戰國時期的墓葬是什麼模樣呢?有無幽深狹長的甬道呢?對於記者的好奇心,周麗則解釋說,“在墓室外設計甬道,是漢代才開始出現的墓葬文化,戰國時期的墓葬則是直接在墓坑裡放上木板或船棺。”幾句深入淺出的考古科普,便可看出周麗此次實習收獲頗豐。
案頭工作
用“紙屑”做器物線圖
7月6日的成都仍是瓢潑大雨,這樣的天氣是去不了考古工地的——在考古的行當裡,正在發掘中的考古現場行話稱之為“工地”。不去工地上的日子,也不意味著今天就會很輕鬆。周麗作為一名實習生,就算當天去不了工地,早上9:30仍需準時出現在成都考古院,展開資料整理工作。“案頭整理工作是很重要的精細活兒,所有考古現場的信息都需要清晰明白地反映到材料裡。我現在做的就是器物線圖,你看我這滿桌的小紙條,不知道的還以為都是廢紙屑呢,其實這些東西很重要。”周麗的辦公桌上,一排排整齊地擺放著被裁剪成兩三厘米長短的小紙片,隨手拿起一張細看,只見上面描畫著各種或圓或扁的形狀圖案,圖案下還寫有一些不同的代碼和數字,周麗解釋說,“這個圖案是寶墩遺址出土的臉口罐,下面標著H5:1,H5的意思是指這個臉口罐在5號灰坑出土,器物編號為1號。
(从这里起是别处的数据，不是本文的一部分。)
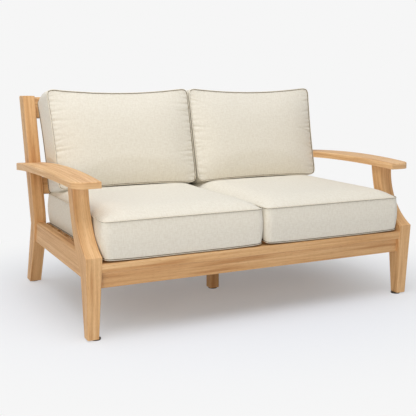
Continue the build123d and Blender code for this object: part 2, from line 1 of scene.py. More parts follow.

”原來,這些紙條都是寶墩遺址等考古遺址發掘的相關資料,不同的地層出土了不同的文物,周麗做的事情便是探方裡每一個地層出土的文物圖表全部一張張裁剪下來,又按照出土時的堆積層順序一張張粘張在紙上,做成器物線圖。面對如此瑣碎細致的整理工作,周麗卻是哼著小曲,做得興致勃勃,她給出的理由是:“因為喜歡考古啊,所以事情即使再辛苦再累,給我的體驗也是‘痛並快樂著’”。
實習感悟
考古研究就像刑警破案
最初,周麗的大學專業其實是歷史系,在大一上學期時,周麗旁聽了幾次考古系的課程之後,對考古的痴迷就一發不可收拾,於是她便從歷史系轉向到了考古系。
儘管嘴裡說著考古的艱苦不易,但周麗還是幹勁十足,“以前我們只是看著別的考古專家發掘出一件件的出土文物,而實習的日子裡,自己真正發掘出來一件文物以後,那種參與歷史當中的成就感油然而生,別提有多棒了!”